Machine Learning at Scale!

We improve the scalability and performance of machine learning applications on parallel and cloud computing platforms. Our approach targets both theoretical aspects and systems engineering. Optimization algorithms are reformulated to reduce communication and computation costs in large scale data processing. We also develop novel systems that support stochastic and asynchronous execution of big data applications on cloud computing platforms.




Large-scale linear and non-linear optimization methods are frequently used in applications such as computer graphics and machine learning. Existing implementations of these algorithms are either not scalable or not accurate or not fast. We develop novel algorithms and systems that significantly improve the performance of optimization methods in applications such as computer graphics and geometry processing. For example, our NASOQ solver improves the performance of computer graphics simulations with quadratic programs (QP) up to 24 times compared to the fastest competing solvers and is more accurate than the competitors.
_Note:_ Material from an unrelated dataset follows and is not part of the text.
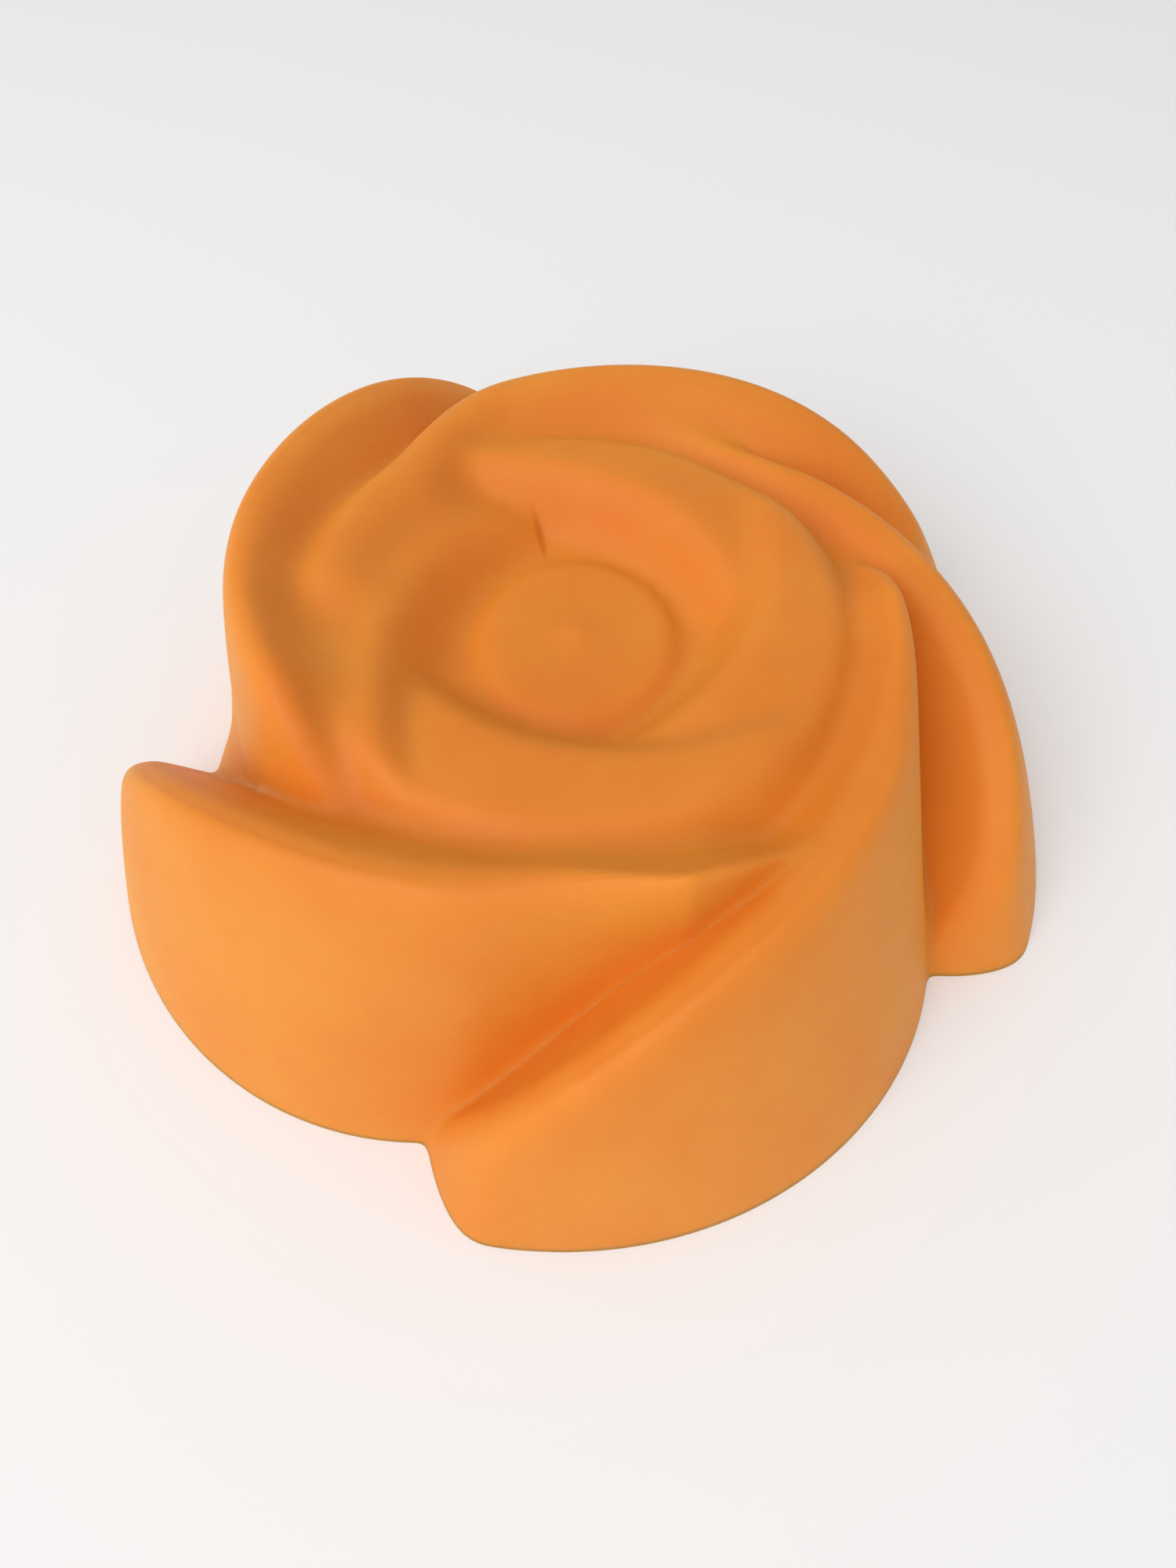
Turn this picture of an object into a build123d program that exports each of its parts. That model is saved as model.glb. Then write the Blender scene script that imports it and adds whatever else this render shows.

Compiler Design and Verification

Sparse matrix computations are at the heart of many scientific and data mining codes. We build sparse matrix code generators by developing domain-specific compilers, novel verification techniques for compiler transformations, and programming languages. We demonstrate the practical application of sparse matrix code generation for applications such as computer graphics, machine learning, and robotics.


Approximate Matrix Algorithms for Machine Learning

A large class of applications in machine learning and scientific computing, such as statistical learning kernel methods and integral equations often operate on dense matrices with structure. The storage costs and computation complexity of operating on large dense matrices makes the use of deterministic matrix computations infeasible in many scenarios. However, when the problem has structure, randomized algorithms and low-rank approximation methods give tractable approximations with rigorous guarantees for many matrix computations. We build high-performance frameworks that automatically analyze the input structure to efficiently compress and approximate the matrix computations while satisfying user-specific accuracies.



Scalable Tensor Computations

Tensor decomposition algorithms appear in numerous domains and applications such as data mining, machine learning and computer vision. Sparse tensor algorithms are of particular interest in analyzing and compressing big datasets as most real-world data is sparse and multidimensional. However, state-of-the-art tensor algorithms are not scalable for overwhelmingly large and higher-order sparse tensors on parallel and distributed platforms. We implement novel algorithms that enable better scalability of tensor algorithms operating on large amounts of data on GPUs, cloud and distributed computing platforms.



Cyber-Physical Security

Cyber physical systems (CPS) and internet of things (IoT) devices, such as automobiles, medical devices and drone controls, are the governing components and the core to critical infrastructure in the government and everyday life. Cyber attacks can cause various types of data integrity violations and disrupt the function of CPS and IOT devices. Malicious data corruption and errors injection may make the numerical methods and algorithms in the software produce incorrect results or increase runtime. The objective of this work is to investigate fundamental and mathematically rigorous solutions for security-oriented algorithmic hardening of commonly-used numerical methods and their implementations for cyber-physical critical infrastructures.